____ Dataset
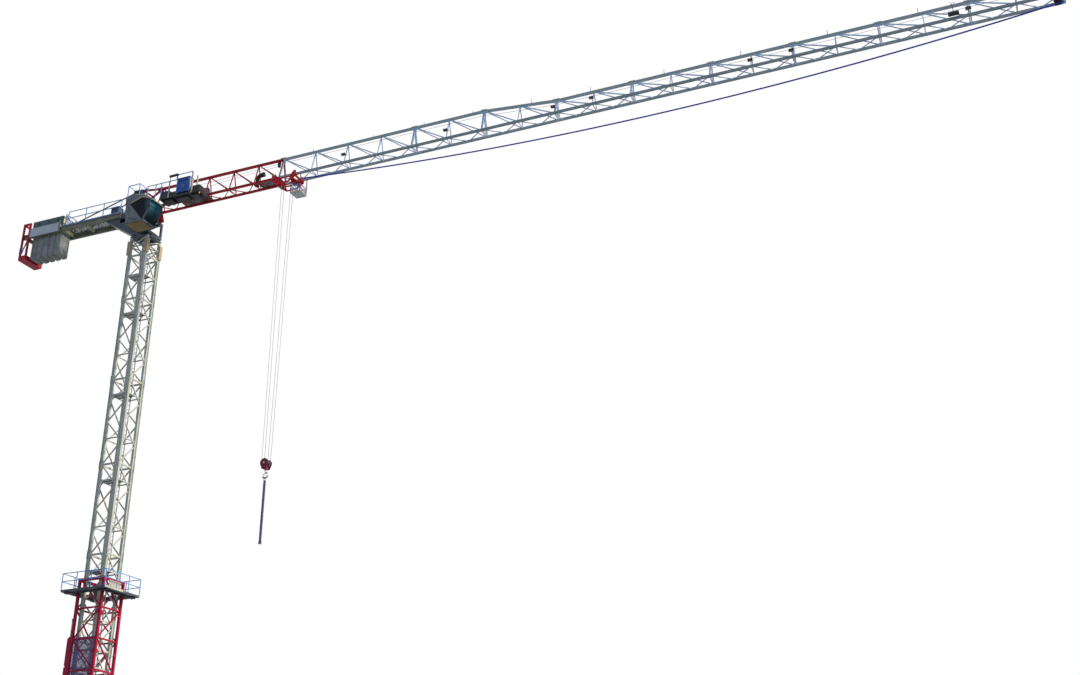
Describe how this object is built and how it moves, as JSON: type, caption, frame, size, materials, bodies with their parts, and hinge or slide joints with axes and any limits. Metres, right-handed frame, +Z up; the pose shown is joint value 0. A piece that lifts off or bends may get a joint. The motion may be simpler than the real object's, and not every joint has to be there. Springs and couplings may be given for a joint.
{
  "type": "half-size tower crane",
  "caption": "Tower crane without a mast top: lattice mast with a climbing cage, a turning lattice jib with trolley and hook, a cab and a counter-jib with slabs.",
  "frame": {"origin": "under the middle of the cross base, on its underside", "axes": "+X along the jib, +Y away from the cab, +Z up"},
  "size_m": [35.76, 2.7152, 25.88],
  "materials": {
    "mast_paint": "satin",
    "mast_head_paint": "satin",
    "galvanised": "satin",
    "machined_steel": "satin",
    "cage_paint": "satin",
    "rail_blue_paint": "satin",
    "frame_paint": "satin",
    "red_paint": "satin",
    "jib_paint": "satin",
    "girder_paint": "satin",
    "slab_concrete": "matte",
    "housing_paint": "satin",
    "panel_paint": "satin",
    "cab_paint": "satin",
    "cab_glass": "gloss",
    "cabinet_paint": "satin",
    "lamp_paint": "satin",
    "wire_rope": "satin"
  },
  "bodies": {
    "tower": {"cross_base": "mast_paint", "mast_side_near": "mast_paint", "mast_side_jib": "mast_paint", "mast_side_far": "mast_paint", "mast_side_rear": "mast_paint", "rest_platforms": "galvanised", "mast_ladder": "galvanised", "mast_boots": "mast_head_paint", "mast_head": "mast_paint", "slewing_ring": "machined_steel"},
    "upper": {"slewing_base": "mast_paint", "slewing_frame": "mast_paint", "counter_jib_bracket": "frame_paint", "root_gussets": "red_paint", "jib_root": "red_paint", "jib_section_1": "jib_paint", "jib_section_2": "jib_paint", "jib_section_3": "jib_paint", "jib_section_4": "jib_paint", "jib_section_5": "jib_paint", "jib_section_6": "jib_paint", "jib_section_7": "jib_paint", "jib_section_8": "jib_paint", "jib_section_9": "jib_paint", "jib_walkways": "galvanised", "counter_jib": "girder_paint", "counter_jib_deck": "galvanised", "counter_jib_railings": "girder_paint", "tie_bars": "girder_paint", "winch_guide_frame": "panel_paint", "counterweight_slabs": "slab_concrete", "winch_housing": "housing_paint", "side_panel": "panel_paint", "counterweight_end_frame": "red_paint", "cab_shell": "cab_paint", "cab_glass": "cab_glass", "cab_roof_rail": "cab_paint", "cabinet_tray": "cab_paint", "electric_cabinet": "cabinet_paint", "tray_railing": "girder_paint", "floodlights": "lamp_paint", "trolley_winch": "housing_paint", "trolley_ropes": "wire_rope"},
    "climbing_cage": {"cage_side_near": "cage_paint", "cage_side_jib": "cage_paint", "cage_side_far": "cage_paint", "cage_side_rear": "cage_paint", "cage_platform": "galvanised", "cage_railing": "rail_blue_paint", "climbing_ram_housing": "red_paint"},
    "trolley": {"trolley_frame": "red_paint", "trolley_wheels": "machined_steel", "trolley_sheaves": "machined_steel", "maintenance_basket": "red_paint", "hoist_falls": "wire_rope"},
    "block": {"hook_block": "red_paint", "hook_block_sheaves": "machined_steel"},
    "swivel_hook": {"hook": "machined_steel", "chain_sling": "machined_steel"}
  },
  "joints": [
    {"name": "slew", "type": "hinge", "parent": "tower", "child": "upper", "pos_m": [0, 0, 23.84], "axis": [0, 0, 1], "continuous": true},
    {"name": "climb", "type": "slide", "parent": "tower", "child": "climbing_cage", "axis": [0, 0, 1], "range_m": [-6.37, 11.35]},
    {"name": "trolley_travel", "type": "slide", "parent": "upper", "child": "trolley", "axis": [1, 0, 0], "range_m": [-3.875, 23.8], "deforming": ["trolley_ropes"]},
    {"name": "hoist", "type": "slide", "parent": "trolley", "child": "block", "axis": [0, 0, 1], "range_m": [-12.1, 8.8], "deforming": ["hoist_falls"]},
    {"name": "hook_swivel", "type": "hinge", "parent": "block", "child": "swivel_hook", "pos_m": [5.675, 0, 14.54], "axis": [0, 0, 1], "continuous": true}
  ]
}
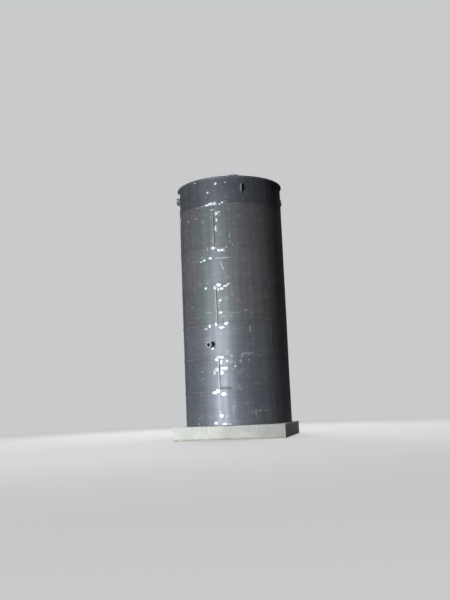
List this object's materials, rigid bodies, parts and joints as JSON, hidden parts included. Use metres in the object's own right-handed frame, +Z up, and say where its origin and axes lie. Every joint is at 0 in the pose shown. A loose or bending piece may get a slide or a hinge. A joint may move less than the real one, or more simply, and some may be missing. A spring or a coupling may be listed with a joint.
{
  "type": "vertical storage tank",
  "caption": "Upright welded steel storage tank with a low cone roof, roof manhole, side nozzle and lifting lugs, on a square concrete plinth.",
  "frame": {"origin": "middle of the plinth's underside, at ground level", "axes": "+Z up along the tank's axis, -Y towards the plinth side that the picture shows best, +X to its right"},
  "size_m": [5.0298, 5.2094, 12.5106],
  "materials": {
    "concrete": "cast concrete, matt, stained",
    "shell_steel": "bare rolled plate with dark mill scale and light rust",
    "top_steel": "bare rolled plate, bluish mill scale",
    "roof_steel": "bare rolled plate, matt mill scale",
    "trim_steel": "bare steel, lightly rusted"
  },
  "bodies": {
    "root": {"plinth": "concrete", "floor_plate": "shell_steel", "shell_1_plate_1": "shell_steel", "shell_1_plate_2": "shell_steel", "shell_1_plate_3": "shell_steel", "shell_2_plate_1": "shell_steel", "shell_2_plate_2": "shell_steel", "shell_2_plate_3": "shell_steel", "shell_3_plate_1": "shell_steel", "shell_3_plate_2": "shell_steel", "shell_3_plate_3": "shell_steel", "shell_4_plate_1": "shell_steel", "shell_4_plate_2": "shell_steel", "shell_4_plate_3": "shell_steel", "shell_5_plate_1": "shell_steel", "shell_5_plate_2": "shell_steel", "shell_5_plate_3": "shell_steel", "shell_6_plate_1": "shell_steel", "shell_6_plate_2": "shell_steel", "shell_6_plate_3": "shell_steel", "shell_7_plate_1": "top_steel", "shell_7_plate_2": "top_steel", "shell_7_plate_3": "top_steel", "top_curb_angle": "shell_steel", "roof_cone": "roof_steel", "roof_manhole_neck": "roof_steel", "roof_manhole_cover": "roof_steel", "roof_vent_pipe": "trim_steel", "roof_vent_elbow_1": "trim_steel", "roof_vent_elbow_2": "trim_steel", "nozzle_neck": "trim_steel", "nozzle_flange": "trim_steel", "nozzle_pad": "trim_steel", "lifting_lug_1": "trim_steel", "lifting_lug_2": "trim_steel", "lifting_lug_3": "trim_steel", "lifting_lug_4": "trim_steel"}
  },
  "joints": []
}
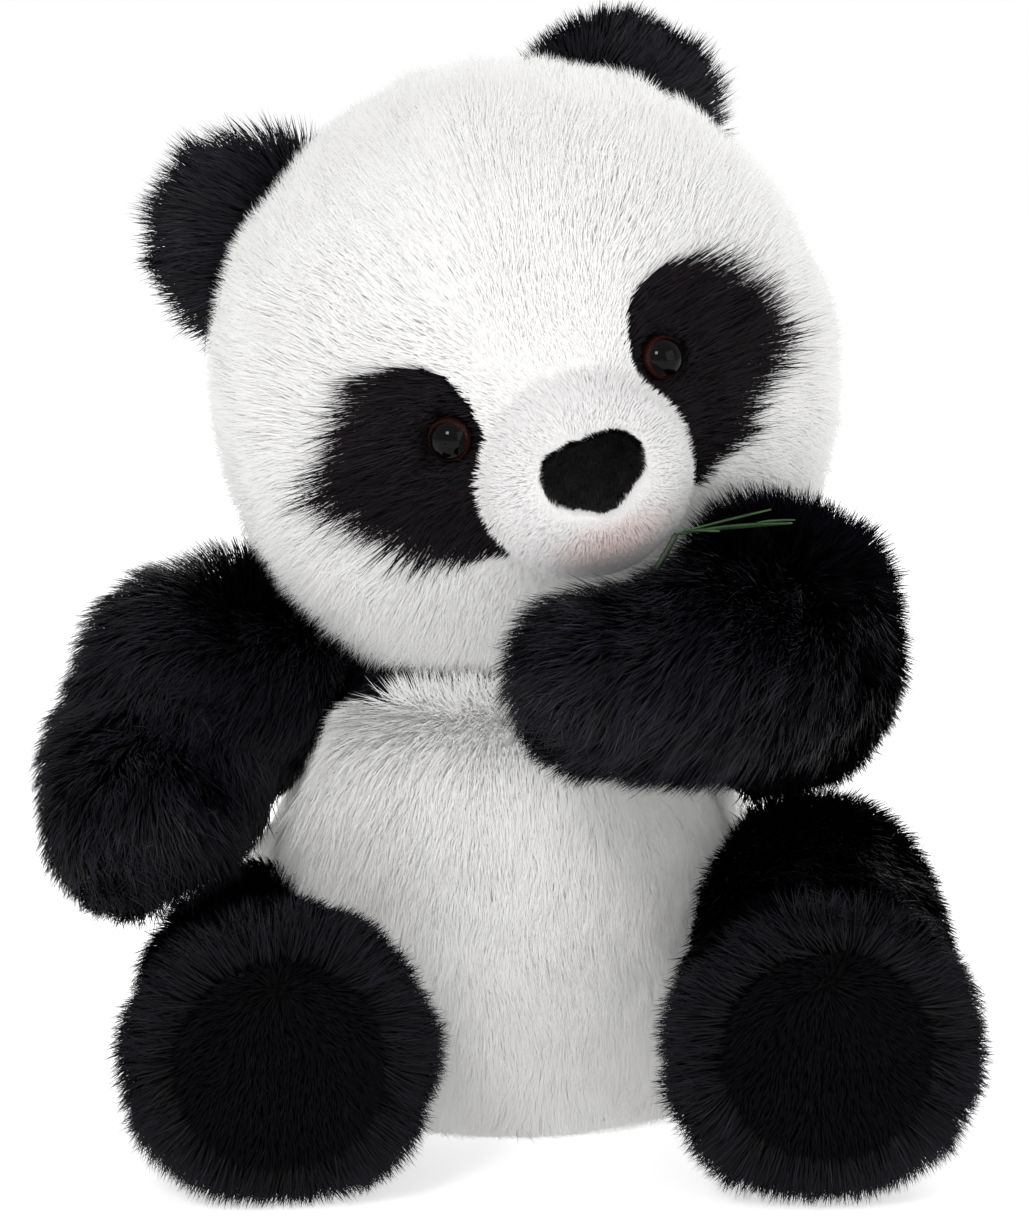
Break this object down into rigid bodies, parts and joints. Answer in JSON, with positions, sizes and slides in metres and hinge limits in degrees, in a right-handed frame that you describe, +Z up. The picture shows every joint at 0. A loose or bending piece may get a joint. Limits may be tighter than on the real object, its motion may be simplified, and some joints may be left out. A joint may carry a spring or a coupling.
{
  "type": "plush panda",
  "caption": "Seated long-pile plush panda with black limbs, ears, shoulders and eye patches and a bamboo sprig in its raised paw, its head and limbs on turning disc joints.",
  "frame": {"origin": "on the flat seat the toy sits on, on the torso's upright axis", "axes": "+Z up, -Y the way the seated toy points its feet, +X the toy's own left"},
  "size_m": [0.3106, 0.2602, 0.3858],
  "materials": {
    "white_plush": "matte",
    "black_plush": "matte",
    "eye_patch_plush": "matte",
    "nose_plush": "matte",
    "fibre_filling": "matte",
    "eye_plastic": "gloss",
    "joint_plastic": "matte",
    "bamboo_stem": "matte",
    "bamboo_leaf": "matte"
  },
  "bodies": {
    "torso": {"belly_panel_left": "white_plush", "belly_panel_right": "white_plush", "back_panel": "white_plush", "seat_panel": "white_plush", "shoulder_yoke": "black_plush", "tail": "white_plush", "torso_stuffing": "fibre_filling", "neck_washer": "joint_plastic", "shoulder_washers": "joint_plastic", "hip_washers": "joint_plastic"},
    "head": {"head_gusset": "white_plush", "head_side_left": "white_plush", "head_side_right": "white_plush", "eye_patch_left": "eye_patch_plush", "eye_patch_right": "eye_patch_plush", "muzzle_cover": "white_plush", "nose": "nose_plush", "left_eye": "eye_plastic", "right_eye": "eye_plastic", "eye_washers": "joint_plastic", "left_ear_front": "black_plush", "left_ear_back": "black_plush", "right_ear_front": "black_plush", "right_ear_back": "black_plush", "head_stuffing": "fibre_filling", "neck_stem_disc": "joint_plastic", "neck_lock_ring": "joint_plastic"},
    "left_arm": {"left_arm_outer_panel": "black_plush", "left_arm_inner_panel": "black_plush", "left_arm_stuffing": "fibre_filling", "left_arm_stem_disc": "joint_plastic", "left_arm_lock_ring": "joint_plastic", "bamboo_stem": "bamboo_stem", "bamboo_leaves": "bamboo_leaf"},
    "right_arm": {"right_arm_outer_panel": "black_plush", "right_arm_inner_panel": "black_plush", "right_arm_stuffing": "fibre_filling", "right_arm_stem_disc": "joint_plastic", "right_arm_lock_ring": "joint_plastic"},
    "left_leg": {"left_leg_outer_panel": "black_plush", "left_leg_inner_panel": "black_plush", "left_foot_sole": "black_plush", "left_leg_stuffing": "fibre_filling", "left_leg_stem_disc": "joint_plastic", "left_leg_lock_ring": "joint_plastic"},
    "right_leg": {"right_leg_outer_panel": "black_plush", "right_leg_inner_panel": "black_plush", "right_foot_sole": "black_plush", "right_leg_stuffing": "fibre_filling", "right_leg_stem_disc": "joint_plastic", "right_leg_lock_ring": "joint_plastic"}
  },
  "joints": [
    {"name": "neck_turn", "type": "hinge", "parent": "torso", "child": "head", "pos_m": [0.004, -0.012, 0.168], "axis": [0, 0, 1], "range_deg": [-60, 4]},
    {"name": "left_shoulder", "type": "hinge", "parent": "torso", "child": "left_arm", "pos_m": [0.064, 0, 0.138], "axis": [0.866, 0, 0.5], "range_deg": [0, 16]},
    {"name": "right_shoulder", "type": "hinge", "parent": "torso", "child": "right_arm", "pos_m": [-0.064, 0, 0.138], "axis": [-0.866, 0, 0.5], "range_deg": [0, 70]},
    {"name": "left_hip", "type": "hinge", "parent": "torso", "child": "left_leg", "pos_m": [0.071, -0.019, 0.055], "axis": [0.9659, -0.2588, 0], "range_deg": [0, 85]},
    {"name": "right_hip", "type": "hinge", "parent": "torso", "child": "right_leg", "pos_m": [-0.071, -0.019, 0.055], "axis": [-0.9659, -0.2588, 0], "range_deg": [-85, 0]}
  ]
}
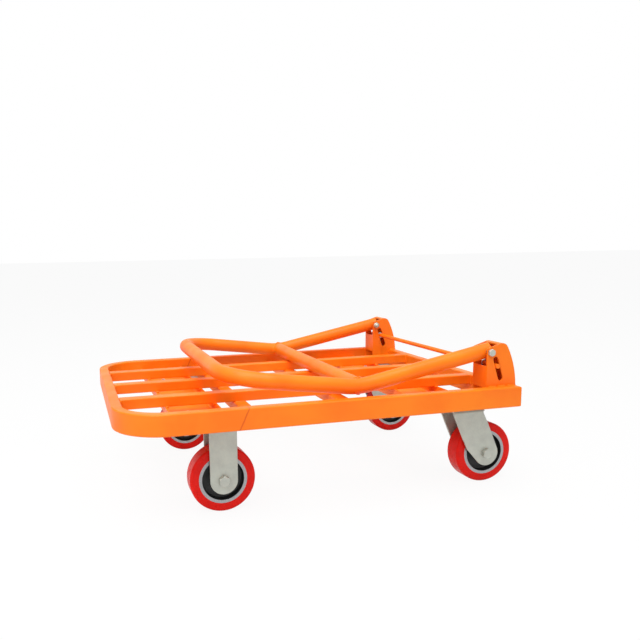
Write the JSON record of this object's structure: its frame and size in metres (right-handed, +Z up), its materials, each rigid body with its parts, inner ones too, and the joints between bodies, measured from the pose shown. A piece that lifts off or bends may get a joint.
________
| Your task |
Read through the data and copy every line where "rigid" shows up.

| Right answer |
List this object's materials, rigid bodies, parts and joints as JSON, hidden parts included. Use metres in the object's own right-handed frame, +Z up, and say where its origin and axes lie. Every joint is at 0 in the pose shown. A loose or bending piece may get a slide or a hinge. A joint may move less than the real one, or more simply, and some may be missing. A spring or a coupling may be listed with a joint.
Break this object down into rigid bodies, parts and joints. Answer in JSON, with positions, sizes and slides in metres and hinge limits in degrees, in a right-handed frame that you describe, +Z up. The picture shows every joint at 0. A loose or bending piece may get a joint. Limits may be tighter than on the real object, its motion may be simplified, and some joints may be left out. A joint may carry a spring or a coupling.
Write the JSON record of this object's structure: its frame and size in metres (right-handed, +Z up), its materials, each rigid body with its parts, inner ones too, and the joints between bodies, measured from the pose shown. A piece that lifts off or bends may get a joint.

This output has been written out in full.